Short-Term Rentals: With the rise of platforms like Airbnb, investors can generate higher yields by catering to vacationers and business travelers, though this model may face regulatory hurdles and seasonal fluctuations.
Choosing the right model depends on your goals, resources, and willingness to manage properties or partners.
Location Analysis: The Key to Maximizing Returns
In real estate, location is everything. Conduct thorough market research to identify areas with strong economic fundamentals, population growth, job creation, and infrastructure improvements. Analyze neighborhood trends, school quality, crime rates, and proximity to amenities. Look for emerging markets where property values are poised to appreciate or stable markets with reliable rental demand. Tools like local government websites, census data, and real estate analytics platforms can provide invaluable insights.
Financing Your Investment: Options and Considerations
Securing the right financing is crucial to the success of your investment strategy. Explore options including conventional mortgages, FHA or VA loans, portfolio loans, and private lenders. Compare interest rates, down payment requirements, and loan terms. For investors with limited capital, creative financing techniques such as partnerships, syndications, or seller financing can open doors to lucrative deals. Always factor in the total cost of borrowing, including fees, insurance, and taxes.
Risk Management: Protecting Your Assets
Every investment carries risk, but you can mitigate many pitfalls with proper planning. Always conduct thorough due diligence, including property inspections, title searches, and market analysis. Consider forming an LLC or other legal entity to limit personal liability. Secure robust insurance coverage for property damage, liability, and loss of income. Diversify your portfolio across property types and locations to buffer against market downturns.
Building a Professional Support Team
Successful real estate investors rarely work alone. Assemble a team of trusted professionals, including a real estate agent, mortgage broker, attorney, accountant, property manager, and contractors. Each member plays a critical role in identifying opportunities, navigating transactions, and maximizing returns. Networking with other investors and attending industry events can provide valuable education and deal flow.

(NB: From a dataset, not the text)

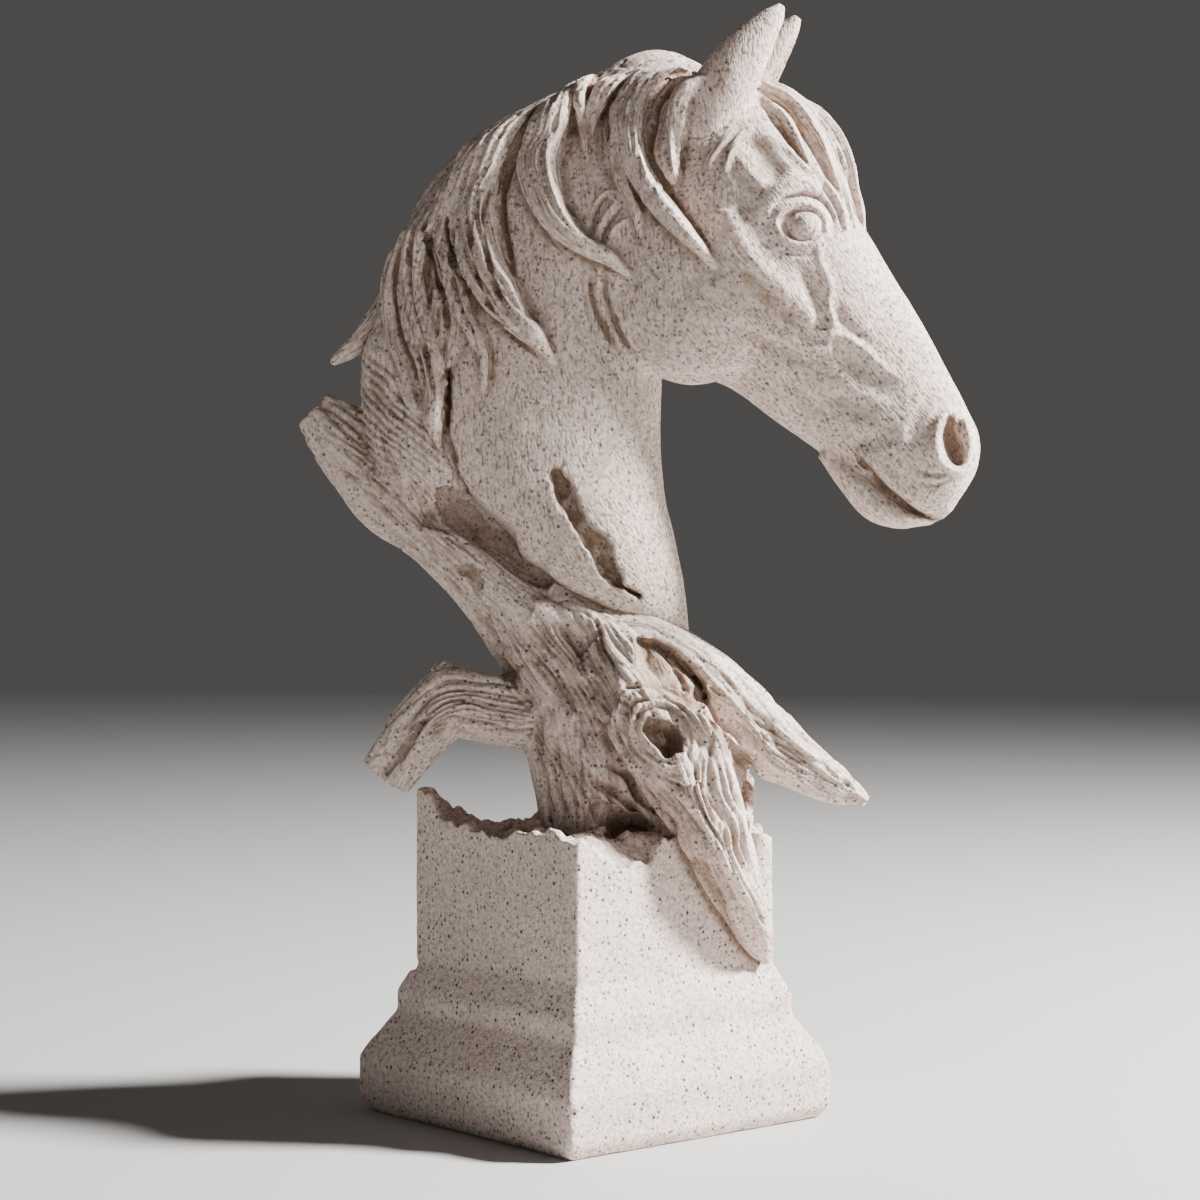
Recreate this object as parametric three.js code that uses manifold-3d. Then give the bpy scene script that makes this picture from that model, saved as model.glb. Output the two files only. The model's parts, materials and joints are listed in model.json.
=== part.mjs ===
// Horse head sculpture: a horse's head and neck growing out of driftwood, cast in one piece
// with the square moulded plinth that it stands on. Stone-coloured cast resin.
// Millimetres. +X is the way the horse faces, +Y its left side, +Z up.
// The origin is the middle of the plinth's underside.
import * as THREE from "three";
import { mergeVertices } from "three/addons/utils/BufferGeometryUtils.js";
import Module from "manifold-3d";

const wasm = await Module();
wasm.setup();

// Driving dimensions
const BASE_WIDTH = 120; // side of the plinth's square base
const NECKING_WIDTH = 101; // side of the band between the two slopes
const DIE_WIDTH = 91; // side of the plinth's upright block
const FOOT_CHAMFER = 3;
const BASE_HEIGHT = 20;
const BASE_SHOULDER = 24;
const NECKING_FOOT = 36.5;
const NECKING_TOP = 45;
const DIE_FOOT = 54.5;
const DIE_HEIGHT = 125; // before the top was broken away
const BROKEN_TOP = 106.5; // mean height of the broken top
const TOP_SLOPE = 0.09; // fall of the broken top towards +X
const TOP_BITE = { x: 17, y: -47, across: 12.5, depth: 13 };
const TOP_HOLLOW = { x: 0, y: 0, across: 34, depth: 8 };
const TOP_STEP = 1.5; // height of the small steps in the break
const CAST_RGB = [0.74, 0.69, 0.65];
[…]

Active Management vs. Passive Investment
Decide whether you want to be a hands-on landlord or take a more passive approach. Active management involves day-to-day responsibilities like tenant screening, rent collection, and maintenance. Passive investors may hire property management firms or invest in REITs and real estate funds. Weigh the time commitment, stress, and learning curve against the control and potential for higher returns.
Measuring Performance and Adjusting Your Strategy
Track key metrics such as cash-on-cash return, net operating income, occupancy rates, and appreciation over time. Set benchmarks and regularly review your portfolio’s performance. The real estate market is constantly evolving, so be prepared to adjust your strategy in response to changing conditions, new regulations, and emerging opportunities.
Planning Your Exit Strategy
Every investment should have a clear exit plan—whether it’s holding long-term for generational wealth, selling after achieving target appreciation, or leveraging properties through refinancing. Tax considerations, market timing, and personal circumstances will all influence your decision. Consult with a tax advisor to explore strategies like 1031 exchanges, which allow you to defer capital gains taxes by reinvesting in similar properties.
Conclusion: Start Building Wealth with a Smart Real Estate Investment Plan
Creating a real estate investment strategy requires careful planning, disciplined execution, and ongoing education. By understanding your goals, analyzing markets, managing risk, and assembling a strong support team, you can harness the power of real estate to create sustainable wealth. In a world of economic uncertainty, a well-crafted investment strategy can provide financial security for you and your family for generations to come.